Evaporative cooling is a poor option in a nano, where you will have to be vigilant enough just to keep specific gravity constant.

Do you suggest that I do not run a powerhead in the tank. I currently am cycling the tank and have a Rio 90 in for some circualtion along with a small HOB filter. Watching the particles move around in the tank it seems to be creating a good chaotic light flow. For the light I will also get the legs to raise it above the tank some.

I was also tinkering with the idea of puting a piece of plexy glass or acrylic over the tak with holes cut for heater cords. HOB filter, and a few vent holes. I could then blow a fan at the light as well to cool the light fixture further and minimize evaporation across the surface of the tank. Would I be adding more heat though as the water is more trapped in the tank and cant evaporate?

I understand how the evaporation can drastically affect the SG of a 10g! I am currently about a week and a half into my cycling and have watched the SG fluctuate quite a bit with evaporation.

Are there any other suggestions for cooling if the system becomes to hot besides a chiller? Would it be better to posibly use less light then 96 watts. What is a good estimate for watts/gallon for a reef. Im not sure what exactly I want to get quite yet. Still planning. I understand some soft corals and mushrooms take less light..but how much is less?

mogurnda
11-12-2003, 2:54 PM
Your idea for using a larger fan to move heat away sounds good. The little rio pump is fine, but I know of a lot of people who just use a HOB filter for circulation and turbulence in a tank that small.

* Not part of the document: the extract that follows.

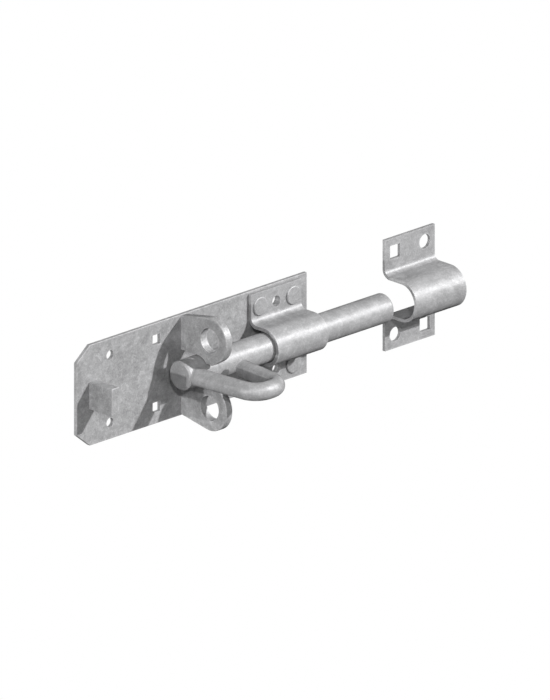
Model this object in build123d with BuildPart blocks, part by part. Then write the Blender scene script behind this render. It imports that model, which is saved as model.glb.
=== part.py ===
from build123d import *

import os
from math import atan, hypot, pi, radians, tan

# Sliding door bolt with a loop handle and two padlock eyes, galvanised steel, millimetres.
# Origin in the middle of the back plate's back face. +X runs along the bar to the keeper,
# -Y comes out from the door and +Z is up. A depth is a distance out from the door, along -Y.
# An inset is a distance along X from the back plate's tail end.

# Back plate
plate_length = 200.0
plate_height = 65.5
plate_thickness = 2.5
corner_cut_along = 11.5
corner_cut_up = 9.3
fixing_spread = 44.0
screw_hole_diameter = 6.0
screw_hole_inset = 28.8
square_hole_width = 6.5
square_hole_inset = 69.2

# Bar
bar_diameter = 18.8
bar_length = 177.3
bar_inset = 75.6
bar_gap_to_plate = 4.5
bar_tail_chamfer = 1.0
bar_nose_radius = 1.5

# Tail stop
stop_inset = 10.8
stop_thickness = 6.4
stop_height = 18.0
stop_projection = 19.7

# Padlock lugs
lug_thickness = 5.4
lug_lobe_radius = 14.7
eye_diameter = 15.8
eye_projection = 24.9
eye_height = 22.0
lug_bar_clearance = 0.5
lug_rod_clearance = 0.3
lug_leg_clearance = 0.34
lug_root_reach = 32.2
lug_nose_projection = 26.4
lug_nose_radius = 2.0

# Loop handle: its tail leg is fixed to the bar, its keeper leg ends free, short of the bar
rod_diameter = 11.4
handle_from_bar_end = 5.7
loop_root_width = 33.3
loop_reach = 56.4
loop_end_flat = 2.7
tail_leg_lean = 4.5
keeper_leg_lean = 6.9
loop_mouth = 8.6
rod_end_chamfer = 0.5
weld_gap = 0.05

# Guide strap
strap_inset = 149.1
strap_length = 43.7
strap_height = 63.0
strap_thickness = 2.5
strap_clearance = 0.4
strap_bend_radius = 4.0
strap_hole_diameter = 7.0

# Strap rivets
rivet_pitch = 28.8
rivet_spread = 44.8
rivet_head_diameter = 12.0
rivet_head_height = 1.2
rivet_head_edge_radius = 0.8
rivet_shank_diameter = 6.0
rivet_tail_diameter = 8.6
rivet_tail_angle = 90.0
rivet_clearance = 0.05

# Keeper
keeper_inset = 267.9
keeper_length = 43.7
keeper_height = 72.4
keeper_thickness = 2.2
keeper_clearance = 1.8
keeper_bend_radius = 3.8
keeper_hole_pitch = 25.8
keeper_hole_spread = 54.0
keeper_round_hole_diameter = 9.3
keeper_square_hole_width = 8.7

# Sheared and filed edges
sheet_edge_break = 0.25
lug_edge_break = 0.4
stop_edge_radius = 0.5
square_hole_corner_radius = 0.4

# Places worked out from the sizes above
tail_x = -plate_length / 2
bar_radius = bar_diameter / 2
rod_radius = rod_diameter / 2
bar_axis_depth = plate_thickness + bar_gap_to_plate + bar_radius
bar_end_x = tail_x + bar_inset
tail_leg_x = bar_end_x + handle_from_bar_end
keeper_leg_x = tail_leg_x + loop_root_width
strap_centre_x = tail_x + strap_inset + strap_length / 2
keeper_centre_x = tail_x + keeper_inset + keeper_length / 2

# The lugs stand just clear of the loop's tail leg, which leans over them as the loop is turned
lug_lobe_reach = hypot(plate_thickness + eye_projection - bar_axis_depth, eye_height) + lug_lobe_radius
leg_slope = tail_leg_lean / loop_reach
leg_side_x = tail_leg_x + leg_slope * lug_lobe_reach + rod_radius * hypot(1, leg_slope)
lug_x = leg_side_x + lug_leg_clearance

# The loop's two bends leave a short flat between them at its outer end
loop_end_width = loop_root_width - tail_leg_lean - keeper_leg_lean
tail_turn = pi / 2 - atan(tail_leg_lean / loop_reach)
keeper_turn = pi / 2 - atan(keeper_leg_lean / loop_reach)
loop_bend_radius = (loop_end_width - loop_end_flat) / (tan(tail_turn / 2) + tan(keeper_turn / 2))
free_end_reach = bar_radius + loop_mouth
free_end_x = keeper_leg_x - keeper_leg_lean * free_end_reach / loop_reach


def door_plane(depth=0):
    """Plane parallel to the door: sketches are X across and Z up, extrusions come out from it."""
    return Plane(origin=(0, -depth, 0), x_dir=(1, 0, 0), z_dir=(0, -1, 0))


def cross_plane(x):
    """Plane across the bar: sketches are depth across and Z up, extrusions run to the tail."""
    return Plane(origin=(x, 0, 0), x_dir=(0, -1, 0), z_dir=(-1, 0, 0))


def omega_section(foot_depth, height, thickness, clearance, bend_radius):
    """Centreline of half a pressed strap, traced at the sheet's thickness and mirrored."""
    barrel_radius = bar_radius + clearance + thickness / 2
    foot_line = foot_depth + thickness / 2
    with BuildLine() as centreline:
        FilletPolyline(
            (foot_line, height / 2),
            (foot_line, barrel_radius),
            (bar_axis_depth, barrel_radius),
            radius=bend_radius + thickness / 2,
        )
        RadiusArc((bar_axis_depth, barrel_radius), (bar_axis_depth + barrel_radius, 0), barrel_radius)
        mirror(about=Plane.XZ)
    trace(centreline.line, line_width=thickness)


# Back plate: one flat sheet with its tail corners cut off
strap_rivet_places = [
    (strap_centre_x + side * rivet_pitch / 2, level * rivet_spread / 2)
    for level in (1, -1)
    for side in (-1, 1)
]
with BuildPart() as back_plate:
    with BuildSketch(door_plane()):
        with BuildLine():
            Polyline(
                (tail_x, plate_height / 2 - corner_cut_up),
                (tail_x + corner_cut_along, plate_height / 2),
                (-tail_x, plate_height / 2),
                (-tail_x, -plate_height / 2),
                (tail_x + corner_cut_along, -plate_height / 2),
                (tail_x, -plate_height / 2 + corner_cut_up),
                close=True,
            )
        make_face()
        with Locations((tail_x + screw_hole_inset, 0)):
            with GridLocations(0, fixing_spread, 1, 2):
                Circle(screw_hole_diameter / 2, mode=Mode.SUBTRACT)
        with Locations((tail_x + square_hole_inset, 0)):
            with GridLocations(0, fixing_spread, 1, 2):
                RectangleRounded(
                    square_hole_width, square_hole_width, square_hole_corner_radius, mode=Mode.SUBTRACT
                )
        with Locations((strap_centre_x, 0)):
            with GridLocations(0, fixing_spread, 1, 2):
                Circle(strap_hole_diameter / 2, mode=Mode.SUBTRACT)
    extrude(amount=plate_thickness)
    front_face = back_plate.faces().sort_by(Axis.Y)[0]
    chamfer(front_face.outer_wire().edges(), sheet_edge_break)
    with Locations(*[Plane(origin=(x, 0, z), z_dir=(0, 1, 0)) for x, z in strap_rivet_places]):
        CounterSinkHole(
            rivet_shank_diameter / 2 + rivet_clearance,
            rivet_tail_diameter / 2 + rivet_clearance,
            counter_sink_angle=rivet_tail_angle,
        )
back_plate.part.label = "back_plate"

# Tail stop: a short block standing on the plate behind the bar
with BuildPart() as tail_stop:
    with BuildSketch(door_plane(plate_thickness)):
        with Locations((tail_x + stop_inset + stop_thickness / 2, 0)):
            Rectangle(stop_thickness, stop_height)
    extrude(amount=stop_projection)
    outer_edges = tail_stop.edges().filter_by(Axis.Y) + tail_stop.faces().sort_by(Axis.Y)[0].edges()
    fillet(outer_edges, stop_edge_radius)
tail_stop.part.label = "tail_stop"

# Padlock lugs: flat blanks hollowed round the bar, with a slot between them for the handle
slot_half = rod_radius + lug_rod_clearance
recess_radius = bar_radius + lug_bar_clearance
with BuildPart() as upper_lug:
    with BuildSketch(cross_plane(lug_x + lug_thickness)):
        eye_depth = plate_thickness + eye_projection
        nose_depth = plate_thickness + lug_nose_projection
        with BuildLine():
            Line((plate_thickness, slot_half), (plate_thickness, lug_root_reach))
            CenterArc((eye_depth, eye_height), lug_lobe_radius, 0, 360)
            CenterArc((nose_depth, slot_half + lug_nose_radius), lug_nose_radius, 0, 360)
        make_hull()
        with Locations((eye_depth, eye_height)):
            Circle(eye_diameter / 2, mode=Mode.SUBTRACT)
        with Locations((bar_axis_depth, 0)):
            Circle(recess_radius, mode=Mode.SUBTRACT)
        with Locations((bar_axis_depth / 2, 0)):
            Rectangle(bar_axis_depth, 2 * recess_radius, mode=Mode.SUBTRACT)
    extrude(amount=lug_thickness)
    root_edges = upper_lug.faces().sort_by(Axis.Y)[-1].edges()
    face_edges = [edge for face in upper_lug.faces().filter_by(Axis.X) for edge in face.outer_wire().edges()]
    chamfer([edge for edge in face_edges if edge not in root_edges], lug_edge_break)
upper_lug.part.label = "upper_lug"

with BuildPart() as lower_lug:
    add(mirror(upper_lug.part, about=Plane.XY, mode=Mode.PRIVATE))
lower_lug.part.label = "lower_lug"

# Guide strap: a pressed sheet over the bar, with a foot above and below
with BuildPart() as guide_strap:
    with BuildSketch(cross_plane(strap_centre_x + strap_length / 2)):
        omega_section(plate_thickness, strap_height, strap_thickness, strap_clearance, strap_bend_radius)
    extrude(amount=strap_length)
    chamfer(guide_strap.faces().filter_by(Axis.X).edges(), sheet_edge_break)
    with BuildSketch(door_plane(plate_thickness)):
        with Locations((strap_centre_x, 0)):
            with GridLocations(0, fixing_spread, 1, 2):
                Circle(strap_hole_diameter / 2)
            with GridLocations(rivet_pitch, rivet_spread, 2, 2):
                Circle(rivet_shank_diameter / 2 + rivet_clearance)
    extrude(amount=strap_thickness, mode=Mode.SUBTRACT)
guide_strap.part.label = "guide_strap"

# Strap rivets: low round heads, shanks through strap and plate, tails closed flush at the back
rivet_names = ["rivet_upper_tail", "rivet_upper_keeper", "rivet_lower_tail", "rivet_lower_keeper"]
rivets = []
rivet_seat = plate_thickness + strap_thickness
tail_cone_depth = (rivet_tail_diameter - rivet_shank_diameter) / 2 / tan(radians(rivet_tail_angle / 2))
for rivet_name, (x, z) in zip(rivet_names, strap_rivet_places):
    with BuildPart() as rivet:
        rivet_plane = Plane(origin=(x, 0, z), x_dir=(1, 0, 0), z_dir=(0, 0, 1))
        with BuildSketch(rivet_plane):
            with BuildLine():
                Polyline(
                    (0, 0),
                    (rivet_tail_diameter / 2, 0),
                    (rivet_shank_diameter / 2, -tail_cone_depth),
                    (rivet_shank_diameter / 2, -rivet_seat),
                    (rivet_head_diameter / 2, -rivet_seat),
                    (rivet_head_diameter / 2, -rivet_seat - rivet_head_height),
                    (0, -rivet_seat - rivet_head_height),
                    close=True,
                )
            make_face()
        revolve(axis=Axis((x, 0, z), (0, 1, 0)))
        fillet(rivet.faces().sort_by(Axis.Y)[0].edges(), rivet_head_edge_radius)
    rivet.part.label = rivet_name
    rivets.append(rivet)

# Bar: turned round stock, chamfered at the tail and rounded at the nose
with BuildPart() as bolt_bar:
    with BuildSketch(cross_plane(bar_end_x + bar_length)):
        with Locations((bar_axis_depth, 0)):
            Circle(bar_radius)
    extrude(amount=bar_length)
    chamfer(bolt_bar.faces().sort_by(Axis.X)[0].edges(), bar_tail_chamfer)
    fillet(bolt_bar.faces().sort_by(Axis.X)[-1].edges(), bar_nose_radius)
bolt_bar.part.label = "bolt_bar"

# Loop handle: one bent rod, coped at one end to sit on the bar, cut square at the free end
with BuildPart() as handle_loop:
    loop_plane = Plane(origin=(0, -bar_axis_depth, 0), x_dir=(1, 0, 0), z_dir=(0, 0, -1))
    with BuildLine(loop_plane) as loop_line:
        FilletPolyline(
            (tail_leg_x, 0),
            (tail_leg_x + tail_leg_lean, loop_reach),
            (keeper_leg_x - keeper_leg_lean, loop_reach),
            (free_end_x, free_end_reach),
            radius=loop_bend_radius,
        )
    with BuildSketch(Plane(origin=loop_line.line @ 0, z_dir=loop_line.line % 0)):
        Circle(rod_radius)
    sweep()
    free_end = handle_loop.faces().filter_by(GeomType.PLANE).sort_by(Axis.X)[-1]
    chamfer(free_end.edges(), rod_end_chamfer)
    with BuildSketch(cross_plane(tail_leg_x + rod_diameter)):
        with Locations((bar_axis_depth, 0)):
            Circle(bar_radius + weld_gap)
    extrude(amount=2 * rod_diameter, mode=Mode.SUBTRACT)
handle_loop.part.label = "handle_loop"

# Keeper: a wider pressed strap for the post, with two square and two round holes
with BuildPart() as keeper:
    with BuildSketch(cross_plane(keeper_centre_x + keeper_length / 2)):
        omega_section(0, keeper_height, keeper_thickness, keeper_clearance, keeper_bend_radius)
    extrude(amount=keeper_length)
    chamfer(keeper.faces().filter_by(Axis.X).edges(), sheet_edge_break)
    with BuildSketch(door_plane()):
        for side in (-1, 1):
            hole_x = keeper_centre_x + side * keeper_hole_pitch / 2
            with Locations((hole_x, side * keeper_hole_spread / 2)):
                Circle(keeper_round_hole_diameter / 2)
            with Locations((hole_x, -side * keeper_hole_spread / 2)):
                RectangleRounded(
                    keeper_square_hole_width, keeper_square_hole_width, square_hole_corner_radius
                )
    extrude(amount=keeper_thickness, mode=Mode.SUBTRACT)
keeper.part.label = "keeper"

os.makedirs("parts", exist_ok=True)
pieces = [back_plate, tail_stop, upper_lug, lower_lug, guide_strap, bolt_bar, handle_loop, keeper]
for piece in pieces + rivets:
    export_step(piece.part, f"parts/{piece.part.label}.step")
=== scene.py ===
import math

import bmesh
import bpy
from bpy.props import FloatProperty, FloatVectorProperty, IntProperty, PointerProperty
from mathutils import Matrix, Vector

bl_info = {
    "name": "Galvanised Door Bolt",
    "version": (1, 0, 0),
    "blender": (4, 5, 0),
    "location": "View3D > Sidebar > Door Bolt",
    "description": "Finishes a sliding door bolt in hot-dip galvanised steel and lights it",
    "category": "Object",
}

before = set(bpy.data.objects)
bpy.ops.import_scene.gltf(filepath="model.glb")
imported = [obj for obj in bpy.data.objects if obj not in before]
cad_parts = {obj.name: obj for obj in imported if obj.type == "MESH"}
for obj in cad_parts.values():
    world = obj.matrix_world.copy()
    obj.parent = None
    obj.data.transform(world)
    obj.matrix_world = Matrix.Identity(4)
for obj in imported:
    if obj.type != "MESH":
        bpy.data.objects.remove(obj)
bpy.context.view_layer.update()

PLATE_NODES = ("back_plate",)
PRESSED_NODES = ("guide_strap", "keeper")
BLOCK_NODES = ("tail_stop", "upper_lug", "lower_lug")
ROUND_NODES = ("bolt_bar", "handle_loop")
RIVET_NODES = tuple(sorted(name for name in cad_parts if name.startswith("rivet_")))

# Where each group's finish differs from the defaults. The pressed sheet and the round parts are
# drawn smooth, so their zinc is calmer.
LOOKS = {
    "bolt_plate": {"seed": 1, "mottle_depth": 0.4},
    "bolt_pressed": {"seed": 2, "mottle_depth": 0.34, "ripple": 0.36},
    "bolt_block": {"seed": 11, "mottle_depth": 0.42},
    "bolt_round": {"seed": 21, "mottle_depth": 0.32, "ripple": 0.36},
    # The rivets get less of the painted edge highlight and wear.
    "bolt_rivet": {"seed": 31, "mottle_depth": 0.4, "edge_wear_and_highlight": 0.15},
}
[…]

The 96 watt fixture is overkill if all you want is softies and mushrooms. However, I have never done a tank as small as yours. Have you looked into nano-reef.com (http://www.nano-reef.com/)? There's a ton of info there.

liquafaction
11-12-2003, 3:27 PM
My P.C. lighting gets almost twice as hot as my VHO's. I think a lot of it has to do with ballast placement. I am going to tear down my P.C. lighting, and make the ballast remote. The bulbs do not seem to get that hot. Just my opinion.

reefpicker
11-12-2003, 8:40 PM
Hi,

Interesting point Liquifaction... If the ballast is not electronic they can get hot...

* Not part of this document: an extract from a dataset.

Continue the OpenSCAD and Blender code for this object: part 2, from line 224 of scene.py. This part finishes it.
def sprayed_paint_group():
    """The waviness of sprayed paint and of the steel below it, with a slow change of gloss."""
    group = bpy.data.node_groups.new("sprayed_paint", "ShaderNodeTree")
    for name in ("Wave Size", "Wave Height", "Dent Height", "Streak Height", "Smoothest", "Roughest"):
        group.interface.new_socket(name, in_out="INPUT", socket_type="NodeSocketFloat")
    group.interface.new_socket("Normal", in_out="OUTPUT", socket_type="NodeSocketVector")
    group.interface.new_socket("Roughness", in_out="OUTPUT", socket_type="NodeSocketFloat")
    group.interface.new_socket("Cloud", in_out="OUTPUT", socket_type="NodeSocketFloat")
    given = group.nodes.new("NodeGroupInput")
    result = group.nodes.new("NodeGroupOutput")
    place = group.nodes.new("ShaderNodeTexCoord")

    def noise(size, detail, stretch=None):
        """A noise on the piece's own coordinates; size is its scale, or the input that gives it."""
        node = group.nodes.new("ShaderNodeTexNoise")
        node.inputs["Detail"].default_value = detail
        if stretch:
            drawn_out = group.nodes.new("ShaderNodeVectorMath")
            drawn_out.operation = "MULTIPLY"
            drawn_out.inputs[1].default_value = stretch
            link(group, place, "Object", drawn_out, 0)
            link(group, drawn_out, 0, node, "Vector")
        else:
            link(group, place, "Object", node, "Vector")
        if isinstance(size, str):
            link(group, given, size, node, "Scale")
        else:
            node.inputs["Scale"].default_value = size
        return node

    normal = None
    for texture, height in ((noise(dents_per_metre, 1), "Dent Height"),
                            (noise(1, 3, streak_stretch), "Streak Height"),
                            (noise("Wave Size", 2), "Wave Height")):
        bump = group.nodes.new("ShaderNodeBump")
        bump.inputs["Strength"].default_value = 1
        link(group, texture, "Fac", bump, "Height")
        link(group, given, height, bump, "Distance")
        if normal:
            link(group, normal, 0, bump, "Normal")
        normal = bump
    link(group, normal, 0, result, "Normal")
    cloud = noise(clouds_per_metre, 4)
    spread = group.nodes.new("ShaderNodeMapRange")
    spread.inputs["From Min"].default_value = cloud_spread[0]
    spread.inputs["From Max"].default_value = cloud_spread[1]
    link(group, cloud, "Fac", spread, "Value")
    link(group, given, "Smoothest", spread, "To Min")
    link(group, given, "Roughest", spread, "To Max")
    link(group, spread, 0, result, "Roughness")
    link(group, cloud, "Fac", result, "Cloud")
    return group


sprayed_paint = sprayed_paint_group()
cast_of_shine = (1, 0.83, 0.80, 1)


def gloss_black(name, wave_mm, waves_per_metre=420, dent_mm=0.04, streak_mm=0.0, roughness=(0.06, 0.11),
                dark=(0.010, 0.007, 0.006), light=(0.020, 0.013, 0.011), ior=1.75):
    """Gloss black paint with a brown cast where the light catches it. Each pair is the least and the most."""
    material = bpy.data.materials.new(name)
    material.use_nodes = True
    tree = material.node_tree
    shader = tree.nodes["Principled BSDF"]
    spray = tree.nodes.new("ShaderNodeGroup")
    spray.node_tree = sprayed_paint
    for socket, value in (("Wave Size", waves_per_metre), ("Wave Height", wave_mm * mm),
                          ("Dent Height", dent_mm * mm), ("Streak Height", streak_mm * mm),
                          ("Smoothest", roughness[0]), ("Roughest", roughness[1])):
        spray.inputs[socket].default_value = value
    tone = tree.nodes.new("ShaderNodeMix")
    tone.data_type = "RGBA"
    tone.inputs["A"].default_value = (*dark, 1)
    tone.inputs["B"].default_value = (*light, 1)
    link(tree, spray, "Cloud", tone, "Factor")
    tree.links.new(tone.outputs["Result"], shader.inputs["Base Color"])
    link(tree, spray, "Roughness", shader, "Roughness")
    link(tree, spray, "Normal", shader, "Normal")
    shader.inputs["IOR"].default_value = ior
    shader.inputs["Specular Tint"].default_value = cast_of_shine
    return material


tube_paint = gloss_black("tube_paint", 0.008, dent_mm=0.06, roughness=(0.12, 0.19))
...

I am glad to hear someone talk about actually having used the IceProbe.... Ever since I saw it first I have often wondered if it would work... I guess I have a better idea.



I understand how the evaporation can drastically affect the SG of a 10g! I am currently about a week and a half into my cycling and have watched the SG fluctuate quite a bit with evaporation.

This is what I have done before.... (and btw, the shape of the tank is more important than the volume in terms of evaporation rate)

You can use Kent AquaDoser or you can make up a similar device (use an air valve, air tubing, a jar etc)... Place freshwater in it and hang it around the tank (you can hide it behind a wall or something)... It is tricky to estimate the actual drip rate but once you have it working you can forget about topping off the tank for a couple of days....

Well only a couple of days... but at least the salinity stays constant...

slipknottin
11-12-2003, 10:16 PM
electronic ballasts can get dang hot too!


In general, the smaller diamter the bulb, the more efficient the bulb will be, but the higher the operating temperature.

Meaning T5 bulbs are the most efficient, but have the highest operating temp. CF bulbs (T6s) are next in efficiency and operating temp. Followed by NO and HO T8 fluorescent bulbs, and then finally the VHO T12 bulbs.

mogurnda
11-13-2003, 9:05 AM
the shape of the tank is more important than the volume in terms of evaporation rate Yep, you're right, it's the surface/volume ratio.

I started using the Kent Aquadoser a few weeks ago, because I am leaving town for a week and wanted to get the drip rate right. Using saturated kalkwasser, it has been great for keeping the specific gravity and calcium steady. One can probably do the same thing with a carboy and an IV, but I didn't feel like messing with it.

Wazzucycler
11-13-2003, 12:02 PM
Thanks for the ideas, I never really thought about using a drip unit, and Ive got one right next to my tank, hooked up to my Green Anole tank to give them a few water droplets a minute!